Em 1918, quando a gripe espanhola chegou ao Brasil matando milhares de pessoas, poucas medidas podiam ser tomadas. “Muitas empresas investiram na fabricação de caixões; a Light alugou bondes para o transporte de cadáveres; e a Câmara Municipal aprovou a construção do cemitério da Lapa”, conta Isaias Raw, presidente da Fundação Instituto Butantan. Agora, quando uma nova pandemia – a da gripe aviária – surge como um fantasma ameaçador, a situação é diferente e, em todo o planeta, já se tomam medidas para enfrentá-la.
No Brasil, o Instituto Butantan começa a produzir, em março, as primeiras doses da vacina contra o vírus da gripe aviária, o H5N1, a partir das cepas enviadas pela Organização Mundial da Saúde (OMS). A meta é fabricar 20 mil doses de vacina já em 2006, que poderão ser utilizadas no caso de uma pandemia da doença. O vírus é transmitido exclusivamente pelas aves e não se propaga facilmente por contato com humanos, apesar de já terem sido registrados mais de uma centena de casos e várias mortes, principalmente na Ásia. O grande temor é que o H5N1 troque material genético com o vírus Influenza, dando origem a uma nova cepa, esta sim altamente contagiosa.

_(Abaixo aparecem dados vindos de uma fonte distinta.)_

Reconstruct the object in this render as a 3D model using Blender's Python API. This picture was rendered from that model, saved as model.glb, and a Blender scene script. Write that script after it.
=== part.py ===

As primeiras vacinas produzidas pelo Butantan serão utilizadas em teste com animais ao longo de 21 dias. Em seguida, e por período de tempo idêntico, serão aplicadas em humanos. As vacinas para os testes serão produzidas num laboratório piloto adaptado para garantir segurança na manipulação das cepas.
Em maio estarão concluídas as obras da nova fábrica onde serão geradas vacinas contra o vírus Influenza, imunizantes contra rotavírus, HPV, hepatite B, entre outros, com capacidade de produção de 20 milhões de doses de vacina por ano. Ali também será instalada a unidade de fabricação em escala da vacina contra a gripe aviária.
A nova fábrica custou R$ 18 milhões ao governo do Estado de São Paulo e R$ 34 milhões ao Ministério da Saúde. “A maior parte dos equipamentos já está armazenada e será instalada a partir de junho”, adianta Raw. Três das cinco centrífugas que serão utilizadas tanto na produção de vacinas contra o vírus Influenza como o HP5N1 já chegaram.
Um dos insumos básicos na produção da vacina – a gema de ovo fecundado – também está garantido. “Já nos reunimos com grandes produtores nacionais que se comprometeram a fornecer algo em torno de 20 milhões de ovos entre os meses de outubro e novembro deste ano”, conta Raw.
Multiplicação de vacinas
Os testes vão medir não exatamente a eficácia do produto no combate à gripe aviária, mas a quantidade necessária para a imunização, já que a tecnologia de produção desta vacina será a mesma utilizada na criação de vacinas contra o vírus Influenza, transferida pela Aventis. No caso da vacina contra o H5N1, o Butantan pretende adotar uma estratégia experimentada com sucesso no caso do Influenzia: a utilização de um adjuvante – em substituição ao hidróxido de alumínio – que permitirá o fracionamento das doses. “Este adjuvante permite o uso de 1/4 a 1/8 da dose por pessoa e a multiplicação do número de doses disponíveis”, explica Raw.
“Fizemos isso em ensaios com o vírus do tipo A e deu certo”. Além de aumentar a oferta da vacina, a medida vai baratear o preço de venda do produto. Raw não acredita na possibilidade de uma pandemia da gripe aviária. “Isso é apenas uma suposição, até porque estamos no fim da cadeia de migração das aves, que tem início no Extremo Oriente”, pondera. Mas, se o vírus passar a contaminar humanos, será necessário fazer vacinação pontual, associada a medidas de circunscrição dos casos para evitar contágio.